Alexis J. Hoag-Fordjour

Assistant Professor of Law & Co-director of the Center for Criminal Justice
Education

B.A., Yale University
J.D., New York University School of Law

Areas of Expertise
Capital Punishment
Criminal Law
Critical Race Theory
Criminal Procedure
Evidence
Policing

Biography

Alexis Hoag-Fordjour teaches and writes in criminal law and procedure, evidence, and abolition, and co-directs the Center for Criminal Justice. Her scholarship interrogates the policies, doctrines, and practices within the criminal legal system that erode people’s constitutional rights and perpetuate racial subordination. Professor Hoag-Fordjour's writing has appeared in the New York University Law Review, Michigan Law Review, Harvard Law Review Blog, and other journals. She serves on the boards of the Death Penalty Information Center and the Eighth Amendment Project, and on the editorial board of the Amicus Journal, and co-chairs the Capital Punishment Committee of the New York City Bar Association. A legal contributor for CBSNews, Professor Hoag-Fordjour frequently provides on-air and in-print analysis for MSNBC, NPR, CNN, and other media outlets. In 2021, she was elected to membership in the American Law Institute.

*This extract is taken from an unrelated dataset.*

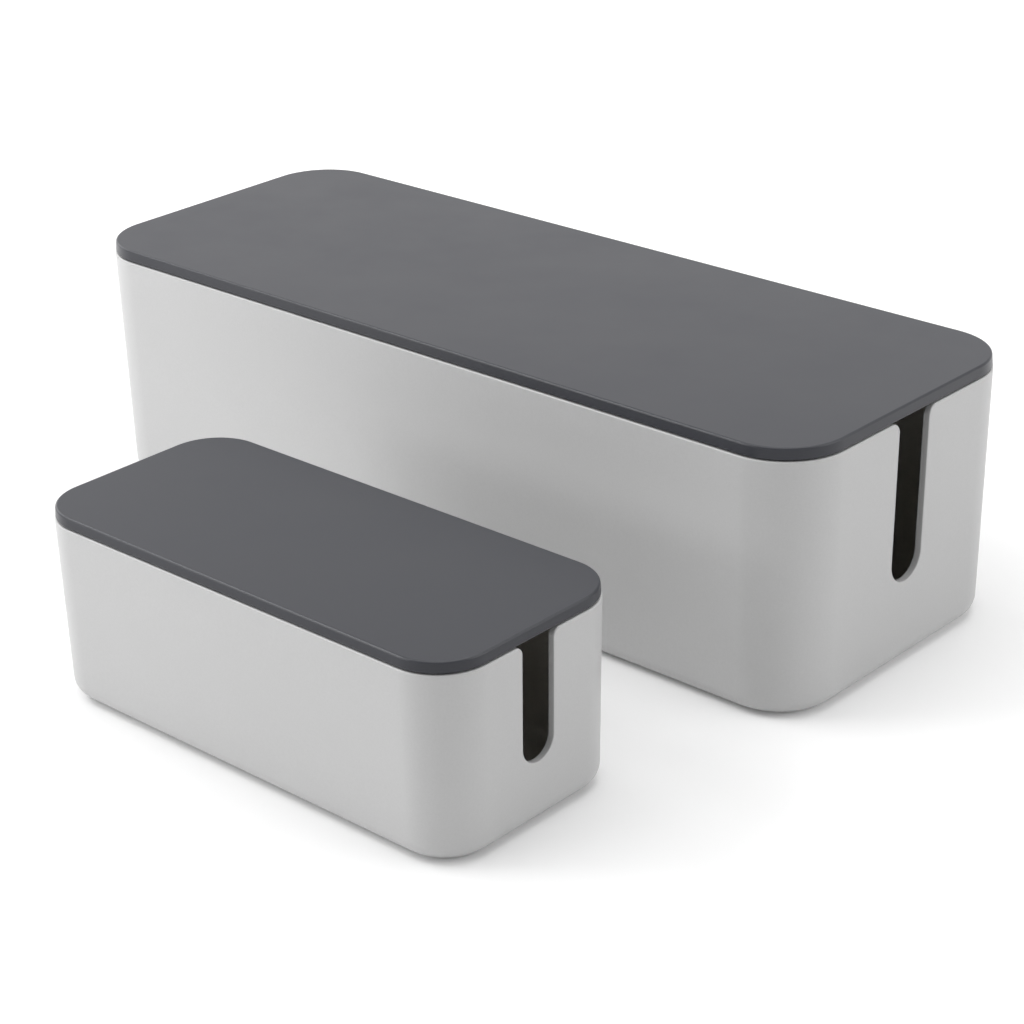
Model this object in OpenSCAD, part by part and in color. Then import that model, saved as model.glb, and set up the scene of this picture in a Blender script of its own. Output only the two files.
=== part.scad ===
// A set of two cable management boxes of one design, a large one and a small one.
// Each is a moulded tub with drafted walls, round corners and a cable slot in both end walls.
// A lift-off lid rests on the rim, held in place by a lip inside it, and four rubber feet
// sit in shallow recesses under the floor. The origin is on the table, midway under the set.

/* [Large box] */
// Length over the rim
large_length = 400; // [320:1:480]
// Width over the rim
large_width = 149.5; // [110:0.5:220]
// Height from the table to the top of the lid
large_height = 115; // [95:0.5:180]
// Corner radius at the rim
large_corner = 28.5; // [18:0.5:40]
// Thickness of the tub's walls
large_wall = 3; // [2:0.1:5]
// Height of the lid's side band
large_band = 5.5; // [5:0.5:12]
// Width of each cable slot
large_slot = 20; // [12:0.5:36]
// Depth of each cable slot, down from the rim
large_slot_depth = 71.5; // [30:0.5:78]
// Radius that rounds the slot's mouth into the rim
large_mouth = 4.6; // [2:0.2:7]

/* [Small box] */
// Length over the rim
small_length = 219; // [180:1:280]
// Width over the rim
small_width = 97; // [84:0.5:140]
// Height from the table to the top of the lid
small_height = 82; // [70:0.5:130]
// Corner radius at the rim
small_corner = 22; // [16:1:30]
// Thickness of the tub's walls
small_wall = 2.8; // [2:0.1:4]
// Height of the lid's side band
small_band = 5; // [5:0.5:10]
// Width of each cable slot
small_slot = 16.5; // [10:0.5:28]
// Depth of each cable slot, down from the rim
small_slot_depth = 50; // [24:0.5:52]
// Radius that rounds the slot's mouth into the rim
small_mouth = 3.4; // [2:0.2:6]

/* [Tub] */
// Draft of the side walls, in degrees
draft = 1.1; // [0.5:0.1:2.5]
// Thickness of the floor
floor_thick = 3; // [2.4:0.1:5]
// Outer radius where the walls turn into the base
base_round = 8; // [1:0.5:9]
// Inner radius where the walls turn into the floor
floor_round = 5; // [3:0.5:8]
// Radius of the rim's outer edge
rim_round = 0.8; // [0.3:0.1:1]
// Radius of the rim's inner edge
rim_inner_round = 0.4; // [0.2:0.1:0.8]

/* [Lid] */
// Thickness of the lid's top
lid_top = 2.6; // [2:0.1:3.4]
// Radius of the lid's top edge
lid_round = 1; // [0.5:0.1:2]
// Draft of the lid's side band, in degrees
band_draft = 4; // [0:0.5:6]
// How far the lid's side stands in from the rim's edge
lid_inset = 0.3; // [0.1:0.1:1.4]
// Radius of the band's lower edge
band_round = 0.5; // [0.2:0.1:0.8]
// How far the locating lip reaches down below the rim
lip_depth = 5; // [4:0.5:9]
// Thickness of the locating lip
lip_thick = 1.8; // [1.2:0.1:3]
// Clearance between the lip and the inside of the tub's wall
lip_clearance = 0.5; // [0.3:0.1:1]
// Clearance from the slot's mouth to the ends of the lip
lip_slot_clearance = 2; // [0.5:0.5:5]
// Radius where the lip runs into the lid's underside
lid_inner_round = 2; // [0.5:0.5:2.5]

/* [Feet] */
// Diameter of a foot
foot_diameter = 14; // [8:1:18]
// How far a foot stands out below the base
foot_proud = 0.4; // [0.3:0.1:4]
// Depth of a foot's recess in the floor
foot_recess = 1; // [0.5:0.1:1.5]
// Clearance round a foot in its recess
foot_clearance = 0.2; // [0.1:0.1:0.5]
// Radius of a foot's lower edge
foot_round = 0.6; // [0.2:0.1:1]
// Distance of a foot's centre from the sides of its box
foot_inset = 24; // [20:1:32]

/* [Set] */
// Gap between the rims of the two boxes
set_gap = 61.5; // [5:0.5:200]
// How far the small box's middle stands along the large one's length
small_shift = 60; // [0:1:85]

/* [Hidden] */
$fn = 96;
// Height of each tub's rim above the table, where its lid rests
large_rim = large_height - large_band;
small_rim = small_height - small_band;
// Each box's middle, front to back, with the set centred on the origin
set_depth = large_width + set_gap + small_width;
large_y = (set_depth - large_width) / 2;
small_y = (small_width - set_depth) / 2;
// Top of the floor inside each tub
floor_top = foot_proud + floor_thick;
// Radius of the lip's lower edges
lip_round = lip_thick / 3;
// Flat steps that make up a round edge, and a larger round
edge_steps = 4;
round_steps = 8;
// How far a cut runs past the face that it opens
past = 1;

silver = [0.77, 0.77, 0.76];
dark_grey = [0.36, 0.36, 0.38];
black_rubber = [0.1, 0.1, 0.1];

// Points along an arc about a centre, from one angle to another
function arc(centre, r, from, to, steps) =
    [for (i = [0:steps])
        let (a = from + (to - from) * i / steps)
        centre + r * [cos(a), sin(a)]];

// Where a leaning face stands, out from the corner's axis. The face starts at "edge", leans
// inwards by "lean" degrees and is asked for "away" from there, "depth" inside its skin
function face_x(edge, lean, depth, away) = edge - (depth + sin(lean) * away) / cos(lean);

// Section through a tub's wall and floor, drawn outwards from a corner's axis
function tub_section(rim, corner, wall) =
    let (
        at = function (depth, z) [face_x(corner, draft, depth, rim - z), z]
    )
    concat(
        [[0, foot_proud]],
        arc(at(base_round, foot_proud + base_round), base_round, -90, -draft, round_steps),
        arc(at(rim_round, rim - rim_round), rim_round, -draft, 90, edge_steps),
        arc(at(wall - rim_inner_round, rim - rim_inner_round), rim_inner_round,
            90, 180 - draft, edge_steps),
        arc(at(wall + floor_round, floor_top + floor_round), floor_round,
            -draft, -90, round_steps),
        [[0, floor_top]]
    );

// Section through a lid's top, side band and lip, drawn outwards from a corner's axis
function lid_section(rim, height, corner, wall) =
    let (
        side = function (depth, z) [face_x(corner - lid_inset, band_draft, depth, z - rim), z],
        lip = function (depth, z) [face_x(corner, draft, wall + lip_clearance + depth, rim - z), z],
        under = height - lid_top,
        tip = rim - lip_depth,
        lip_in = lip(lip_thick, rim)[0]
    )
    concat(
        [[0, under]],
        arc([lip_in - lid_inner_round, under - lid_inner_round], lid_inner_round,
            90, 0, edge_steps),
        arc([lip_in + lip_round, tip + lip_round], lip_round, 180, 270, edge_steps),
        arc(lip(lip_round, tip + lip_round), lip_round, 270, 360 - draft, edge_steps),
        [lip(0, rim)],
        arc(side(band_round, rim + band_round), band_round, -90, band_draft, edge_steps),
        arc(side(lid_round, height - lid_round), lid_round, band_draft, 90, round_steps),
        [[0, height]]
    );

// Sweeps a section round a rectangle with round corners. "plate" gives the lowest and
// highest level of the flat plate that fills the middle
module round_sweep(length, width, corner, plate) {
    run_x = length - 2 * corner;
    run_y = width - 2 * corner;
    translate([-run_x / 2, -run_y / 2, plate[0]])
        cube([run_x, run_y, plate[1] - plate[0]]);
    for (half = [0, 180])
        rotate([0, 0, half]) {
            translate([run_x / 2, run_y / 2, 0])
                rotate_extrude(angle = 90) children();
            translate([-run_x / 2, run_y / 2, 0])
                rotate([0, 0, 90]) rotate_extrude(angle = 90) children();
            translate([run_x / 2, run_y / 2, 0])
                rotate([90, 0, 0]) linear_extrude(run_y) children();
            translate([-run_x / 2, run_y / 2, 0])
                rotate([90, 0, 90]) linear_extrude(run_x) children();
        }
}

// Outline of a cable slot, open at the rim: a straight run, a full-round bottom and a
// mouth that is rounded out into the rim
module slot_outline(slot, depth, mouth) {
    straight = depth - slot / 2;
    translate([0, -straight]) circle(d = slot);
    translate([-slot / 2, -straight]) square([slot, straight + past]);
    for (side = [0, 1])
        mirror([side, 0])
            polygon(concat(
                arc([slot / 2 + mouth, -mouth], mouth, 90, 180, round_steps),
                [[0, -mouth], [0, past], [slot / 2 + mouth, past]]
            ));
}

// Places a foot or its recess under each corner of a box, or under one of them
module under_corner(length, width, side_x, side_y) {
    translate([side_x * (length / 2 - foot_inset), side_y * (width / 2 - foot_inset), 0])
        children();
}

module tub(length, width, rim, corner, wall, slot, slot_depth, mouth) {
    difference() {
        round_sweep(length, width, corner, [foot_proud, floor_top])
            polygon(tub_section(rim, corner, wall));
        for (half = [0, 180])
            rotate([0, 0, half])
                translate([length / 2 - corner, 0, rim])
                    rotate([90, 0, 90])
                        linear_extrude(corner + past)
                            slot_outline(slot, slot_depth, mouth);
        for (side_x = [-1, 1], side_y = [-1, 1])
            under_corner(length, width, side_x, side_y)
                cylinder(d = foot_diameter + 2 * foot_clearance, h = foot_proud + foot_recess);
    }
}

module lid(length, width, rim, height, corner, wall, slot, mouth) {
    lip_opening = slot + 2 * (mouth + lip_slot_clearance);
    difference() {
        round_sweep(length, width, corner, [height - lid_top, height])
            polygon(lid_section(rim, height, corner, wall));
        for (half = [0, 180])
            rotate([0, 0, half])
                translate([length / 2 - corner, -lip_opening / 2, rim - lip_depth - past])
                    cube([corner, lip_opening, lip_depth + past]);
    }
}

module foot() {
    flat = foot_diameter / 2 - foot_round;
    rotate_extrude()
        polygon(concat(
            [[0, 0]],
            arc([flat, foot_round], foot_round, -90, 0, edge_steps),
            [[foot_diameter / 2, foot_proud + foot_recess], [0, foot_proud + foot_recess]]
        ));
}

module at_large() { translate([0, large_y, 0]) children(); }
module at_small() { translate([small_shift, small_y, 0]) children(); }

module large_tub() {
    color(silver) at_large()
        tub(large_length, large_width, large_rim, large_corner, large_wall,
            large_slot, large_slot_depth, large_mouth);
}
module large_lid() {
    color(dark_grey) at_large()
        lid(large_length, large_width, large_rim, large_height, large_corner, large_wall,
            large_slot, large_mouth);
}
module large_foot(side_x, side_y) {
    color(black_rubber) at_large()
        under_corner(large_length, large_width, side_x, side_y) foot();
}
module small_tub() {
    color(silver) at_small()
        tub(small_length, small_width, small_rim, small_corner, small_wall,
            small_slot, small_slot_depth, small_mouth);
}
module small_lid() {
    color(dark_grey) at_small()
        lid(small_length, small_width, small_rim, small_height, small_corner, small_wall,
            small_slot, small_mouth);
}
module small_foot(side_x, side_y) {
    color(black_rubber) at_small()
        under_corner(small_length, small_width, side_x, side_y) foot();
}

large_tub();
large_lid();
large_foot(-1, -1);  // large_foot_front_left
large_foot(1, -1);  // large_foot_front_right
large_foot(-1, 1);  // large_foot_back_left
large_foot(1, 1);  // large_foot_back_right
small_tub();
small_lid();
small_foot(-1, -1);  // small_foot_front_left
small_foot(1, -1);  // small_foot_front_right
small_foot(-1, 1);  // small_foot_back_left
small_foot(1, 1);  // small_foot_back_right
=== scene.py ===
import math

import bpy
from mathutils import Matrix, Vector


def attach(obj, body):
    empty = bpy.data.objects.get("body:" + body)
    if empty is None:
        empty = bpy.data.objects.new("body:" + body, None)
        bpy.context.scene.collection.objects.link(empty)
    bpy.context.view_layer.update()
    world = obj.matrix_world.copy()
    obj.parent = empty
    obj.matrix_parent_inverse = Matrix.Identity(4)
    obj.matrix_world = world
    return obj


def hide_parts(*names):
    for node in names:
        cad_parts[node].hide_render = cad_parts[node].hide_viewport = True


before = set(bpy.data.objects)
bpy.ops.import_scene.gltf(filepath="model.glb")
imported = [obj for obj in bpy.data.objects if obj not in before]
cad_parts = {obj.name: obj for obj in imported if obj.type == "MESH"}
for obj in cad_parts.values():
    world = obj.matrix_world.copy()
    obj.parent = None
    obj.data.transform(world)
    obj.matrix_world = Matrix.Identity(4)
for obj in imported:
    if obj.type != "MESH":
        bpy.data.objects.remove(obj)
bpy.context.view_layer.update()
MM = 0.001


# The large box's tub is one deep moulding in satin silver-grey plastic. Its inner faces are a paler and
# warmer grey, painted light that lightens and warms the shade inside the tub. Its walls lean in by 1.1
# degrees towards a flat base, and each end wall has a cable slot.
# The free edge of the wall is rounded in one line, round the rim and more finely down the slots.
class Size:
    """A size inside a node tree, which the usual signs add, take away, multiply and divide."""

    def __init__(self, tree, socket):
        self.tree, self.socket = tree, socket

    def combined(self, operation, other):
        return Size(self.tree, step(self.tree, "ShaderNodeMath", {0: self, 1: other}, operation=operation))

    def __add__(self, other):
        return self.combined("ADD", other)

    def __sub__(self, other):
        return self.combined("SUBTRACT", other)

    def __mul__(self, other):
        return self.combined("MULTIPLY", other)

    def __truediv__(self, other):
        return self.combined("DIVIDE", other)

    def __neg__(self):
        return self.combined("MULTIPLY", -1.0)


def feed(tree, socket, value):
    """Gives an input a plain value, or links it to a size or to another node's output."""
    value = value.socket if isinstance(value, Size) else value
    if isinstance(value, bpy.types.NodeSocket):
        tree.links.new(value, socket)
    else:
        socket.default_value = value


def step(tree, kind, inputs, **settings):
    """Adds one node, with its settings and inputs, and returns its first output."""
    node = tree.nodes.new(kind)
    for name, value in settings.items():
        setattr(node, name, value)
    for name, value in inputs.items():
        feed(tree, node.inputs[name], value)
    return node.outputs[0]


def point(tree, x=0.0, y=0.0, z=0.0):
    return step(tree, "ShaderNodeCombineXYZ", {0: x, 1: y, 2: z})


def chosen(tree, kind, values):
    """One of several values, by the number of the point that it is read for."""
    node = tree.nodes.new("GeometryNodeIndexSwitch")
    node.data_type = kind
    while len(node.index_switch_items) < len(values):
        node.index_switch_items.new()
    feed(tree, node.inputs["Index"], step(tree, "GeometryNodeInputIndex", {}))
    for number, value in enumerate(values):
        feed(tree, node.inputs[number + 1], value)
    return node.outputs[0]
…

Prior to joining the Law School, Professor Hoag-Fordjour served as the inaugural practitioner-in-residence at the Eric H. Holder Jr. Initiative for Civil & Political Rights at Columbia University, and as a lecturer at Columbia Law School. She spent more than a decade as a civil rights and criminal defense lawyer, primarily representing capitally convicted clients in federal post-conviction proceedings, with the NAACP Legal Defense and Educational Fund, Inc. and the Office of the Federal Public Defender in Nashville, Tennessee. Professor Hoag-Fordjour graduated from Yale University and NYU School of Law, where she was a Derrick Bell Public Interest Scholar. She served as a law clerk for the late Judge John T. Nixon of the United States District Court for the Middle District of Tennessee.